Bisnis.com, JAKARTA - Hingga Oktober 2019, emiten kontruksi pelat merah PT Adhi Karya (Persero) Tbk. membukukan kontrak baru senilai Rp8,4 triliun di luar pajak.
Berdasarkan keterbukaan informasi yang disampaikan kepada Bursa Efek Indonesia (BEI) pada Kamis (21/11/2019), emiten dengan ticker ADHI ini menyampaikan realisasi perolehan kontrak baru pada bulan kesepuluh tahun ini didominasi oleh pembangunan mix-used Rajawali Palembang dan flyover di daerah Cakung, Jakarta.
"Pembangunan mix-used Rajawali Palembang memiliki nilai kontrak Rp335,0 miliar dan flyover di Cakung, Jakarta senilai Rp237,4 miliar," tulis manajemen Adhi Karya.
Kontribusi per lini bisnis pada perolehan kontrak baru yang diraih pada Oktober 2019 yaitu konstruksi dan energi sebesar 80,9%, properti sebesar 18,5%, dan sisanya merupakan lini bisnis lainnya.
Berdasarkan tipe pekerjaan, perolehan kontrak baru terdiri dari proyek gedung sebesar 73,1%, jalan dan jembatan sebesar 6,6%, serta proyek infrastruktur lainnya, seperti pembuatan bendungan, bandara, jalan kereta api, dan proyek-proyek EPC sebesar 20,3%.
Adapun, berdasarkan segmentasi sumber dana, realisasi kontrak baru dari pemerintah sebesar 19,1%, badan usaha milik negara (BUMN) sebesar 69%, dan swasta/lainnya sebesar 11,9%.
Baca Juga
Saat ditemui Bisnis belum lama ini, Direktur Keuangan Adhi Karya Entus Asnawi M. mengatakan melihat realisasi kontrak baru yang dibukukan perseroan maka pihaknya merevisi target akhir tahun. Perlambatan raihan kontrak baru ini disebabkan proses tender dan pembangunan proyek banyak yang mundur.
Revisi Target Kontrak
Pada awalnya, ADHI menargetkan kontrak baru senilai Rp30 triliun sepanjang tahun ini.
"Ada revisi sedikit lah di perolehan kontrak karena proyek-proyek pada mundur. Kemudian dari target perolehan itu jadi turun, tetapi kan masih ada sisa carry over. Secara tahunan mudah-mudahan pendapatan masih ada pertumbuhan pada akhir tahun," ujarnya.
Entus melanjutkan, pihaknya juga berharap kas operasional menjadi positif pada akhir tahun melalui pembayaran proyek-proyek yang telah dikerjakan perseroan. Kalaupun pada akhirnya masih negatif, diharapkan di bawah Rp1 triliun.

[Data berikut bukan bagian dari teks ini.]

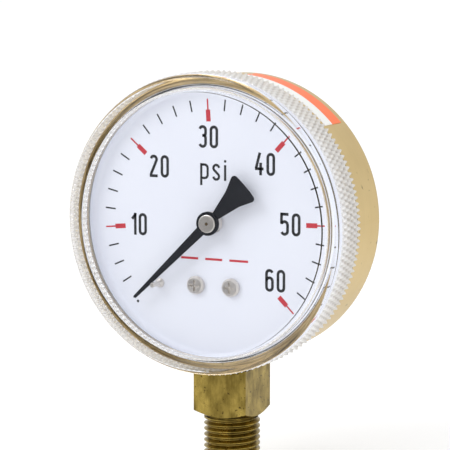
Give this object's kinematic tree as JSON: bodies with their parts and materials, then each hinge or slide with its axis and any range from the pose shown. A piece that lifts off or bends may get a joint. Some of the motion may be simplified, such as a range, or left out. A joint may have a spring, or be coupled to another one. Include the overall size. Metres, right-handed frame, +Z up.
{
  "type": "pressure gauge",
  "caption": "Round dial pressure gauge with a Bourdon tube, brass case, clear knurled screw-on lens and a bottom threaded stem with wrench flats.",
  "frame": {"origin": "centre of the lower end of the threaded stem, on the stem's axis", "axes": "+Z up the stem towards the dial, -Y out of the dial towards the reader, +X to the reader's right"},
  "size_m": [0.072, 0.0299, 0.098],
  "materials": {
    "case_brass": "brushed satin",
    "stem_brass": "as machined",
    "movement_brass": "stamped, semi-bright",
    "tube_bronze": "drawn phosphor bronze",
    "screw_steel": "zinc plated",
    "arbor_steel": "ground",
    "bright_nickel": "bright nickel plated",
    "dial_white": "satin white enamel",
    "pointer_black": "satin black",
    "clear_polycarbonate": "clear, polished",
    "black_rubber": "matt",
    "label_film": "printed film, no lettering"
  },
  "bodies": {
    "gauge_body": {"case": "case_brass", "case_label": "label_film", "case_screws": "screw_steel", "relief_plug": "black_rubber", "socket_stem": "stem_brass", "bourdon_tube": "tube_bronze", "movement_back_plate": "movement_brass", "movement_front_plate": "movement_brass", "movement_pillars": "movement_brass", "movement_plate_screws": "screw_steel", "movement_mount_screws": "screw_steel", "hairspring": "tube_bronze", "hairspring_stud": "movement_brass", "dial": "dial_white", "dial_screws": "bright_nickel", "stop_pin": "bright_nickel"},
    "pointer_assembly": {"pointer": "pointer_black", "pointer_bush": "bright_nickel", "pointer_cap": "bright_nickel", "pinion_arbor": "arbor_steel", "hairspring_collet": "movement_brass"},
    "sector": {"sector_gear": "movement_brass", "sector_arbor": "arbor_steel", "link_sector_screw": "screw_steel"},
    "link": {"link": "movement_brass"},
    "tube_tip": {"tube_end_piece": "movement_brass", "link_tip_pin": "screw_steel"},
    "gasket_ring": {"lens_gasket": "black_rubber"},
    "lens": {"lens": "clear_polycarbonate"}
  },
  "joints": [
    {"name": "pointer_turn", "type": "hinge", "parent": "gauge_body", "child": "pointer_assembly", "pos_m": [0, -0.0093, 0.062], "axis": [0, 1, 0], "range_deg": [0, 270], "stiffness_Nm_per_rad": 0.0003, "deforming": ["hairspring"]},
    {"name": "sector_turn", "type": "hinge", "parent": "gauge_body", "child": "sector", "pos_m": [0, -0.0043, 0.0466], "axis": [0, 1, 0], "range_deg": [-27.5, 0.5]},
    {"name": "tube_tip_swing", "type": "hinge", "parent": "gauge_body", "child": "tube_tip", "pos_m": [-0.0045, 0.0032, 0.0722], "axis": [0, 1, 0], "range_deg": [-7, 0.2], "deforming": ["bourdon_tube"]},
    {"name": "link_pivot", "type": "hinge", "parent": "sector", "child": "link", "pos_m": [0.00386, -0.0033, 0.04076], "axis": [0, 1, 0], "range_deg": [-0.5, 27.5]},
    {"name": "lens_lift", "type": "slide", "parent": "gauge_body", "child": "gasket_ring", "axis": [0, -1, 0], "range_m": [0, 0.0046]},
    {"name": "lens_unscrew", "type": "hinge", "parent": "gasket_ring", "child": "lens", "pos_m": [0, -0.0183, 0.062], "axis": [0, -1, 0], "range_deg": [0, 1080]}
  ],
  "couplings": [
    {"joint": "sector_turn", "follows": "pointer_turn", "ratio": -0.1},
    {"joint": "link_pivot", "follows": "pointer_turn", "ratio": 0.1},
    {"joint": "tube_tip_swing", "follows": "pointer_turn", "ratio": -0.025},
    {"joint": "lens_lift", "follows": "lens_unscrew", "m_per_rad": 0.00023873}
  ]
}
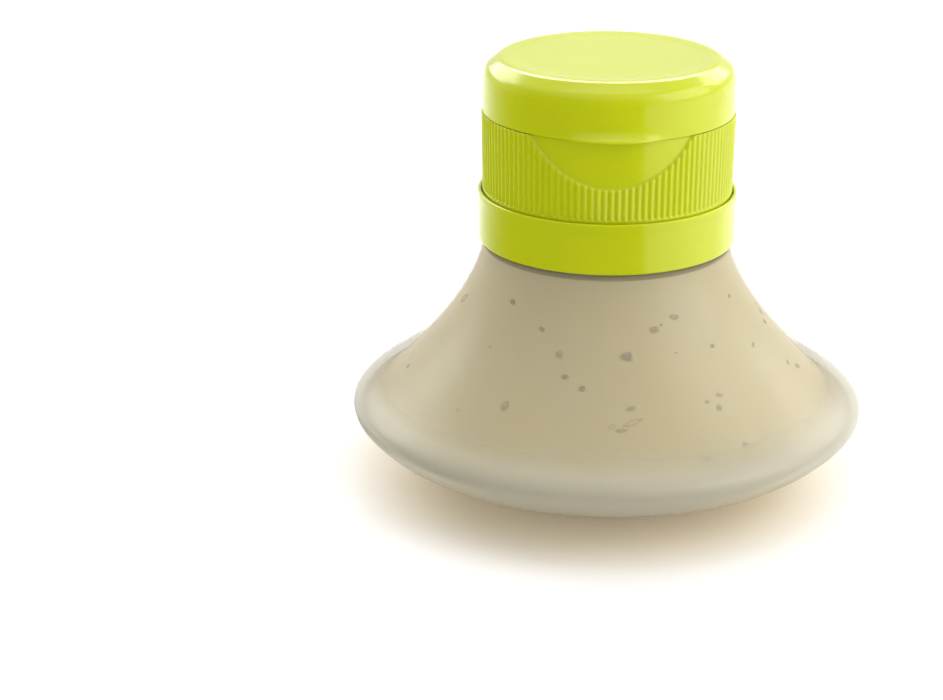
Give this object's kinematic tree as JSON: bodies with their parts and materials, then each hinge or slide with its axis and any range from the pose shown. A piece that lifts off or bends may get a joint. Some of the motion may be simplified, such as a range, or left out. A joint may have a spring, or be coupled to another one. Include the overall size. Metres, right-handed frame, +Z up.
{
  "type": "dispensing sauce bottle with flip cap",
  "caption": "Squat saucer-shaped squeeze bottle of frosted plastic filled with dressing, with a ribbed lime screw closure, hinged flip lid and tamper band.",
  "frame": {"origin": "centre of the ring that the bottle stands on, on the table surface", "axes": "+Z up along the bottle's axis, -Y to the front where the thumb lip is, +Y to the hinge"},
  "size_m": [0.0892, 0.0892, 0.074],
  "materials": {
    "frosted_plastic": "frosted natural, satin gloss",
    "sauce": "smooth cream dressing",
    "black_pepper": "cracked pepper",
    "red_pepper": "dried pepper flake",
    "herb": "dried herb",
    "foil": "satin foil",
    "lime_plastic": "glossy moulded"
  },
  "bodies": {
    "filled_bottle": {"bottle": "frosted_plastic", "sauce_fill": "sauce", "black_pepper_flecks": "black_pepper", "red_pepper_flecks": "red_pepper", "herb_flecks": "herb", "foil_seal": "foil"},
    "band": {"tamper_band": "lime_plastic", "tear_bridges": "lime_plastic"},
    "closure": {"cap_base": "lime_plastic", "living_hinge": "lime_plastic", "snap_straps": "lime_plastic"},
    "lid": {"flip_lid": "lime_plastic"}
  },
  "joints": [
    {"name": "cap_turn", "type": "hinge", "parent": "filled_bottle", "child": "band", "pos_m": [0, 0, 0.0464], "axis": [0, 0, 1], "range_deg": [0, 1080]},
    {"name": "cap_rise", "type": "slide", "parent": "band", "child": "closure", "axis": [0, 0, 1], "range_m": [0, 0.0126]},
    {"name": "lid_hinge", "type": "hinge", "parent": "closure", "child": "lid", "pos_m": [0, 0.0219, 0.0647], "axis": [-1, 0, 0], "range_deg": [0, 170], "deforming": ["living_hinge", "snap_straps"]}
  ],
  "couplings": [
    {"joint": "cap_rise", "follows": "cap_turn", "m_per_rad": 0.00066845}
  ]
}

Per 30 September 2019, perseroan mencatatkan arus kas operasi negatif Rp3,08 triliun. Angka ini lebih tinggi dibandingkan dengan arus kas operasi periode yang sama tahun lalu senilai Rp2,09 triliun.
Salah satu pembayaran yang diproyeksikan bisa masuk sebelum tahun berganti berasal dari proyek light rail transit (LRT). ADHI disebutkan telah mengajukan pembayaran senilai kurang lebih Rp1,2 triliun.
ADHI sebelumnya telah menerima empat kali pembayaran proyek LRT Jabodebek. Pertama, senilai Rp3,4 triliun untuk progres dari September 2015—September 2017. Kedua, senilai Rp2,5 triliun untuk progres Oktober 2017 hingga Juni 2018.
Ketiga, senilai Rp1,2 triliun untuk progres dari Juli 2018—September 2018 dan keempat pada bulan lalu senilai Rp1,4 triliun berdasarkan progres pekerjaan dari Oktober 2018 hingga Maret 2019. Dengan demikian, perseroan telah menerima pembayaran total sekitar Rp8,5 triliun dari proyek LRT.
Pembayaran LRT Jabodebek dilakukan oleh Pemerintah melalui PT KAI (Persero) berdasarkan hasil progres pekerjaan yang telah dievaluasi dan diperiksa oleh BPKP (Badan Pengawasan Keuangan dan Pembangunan).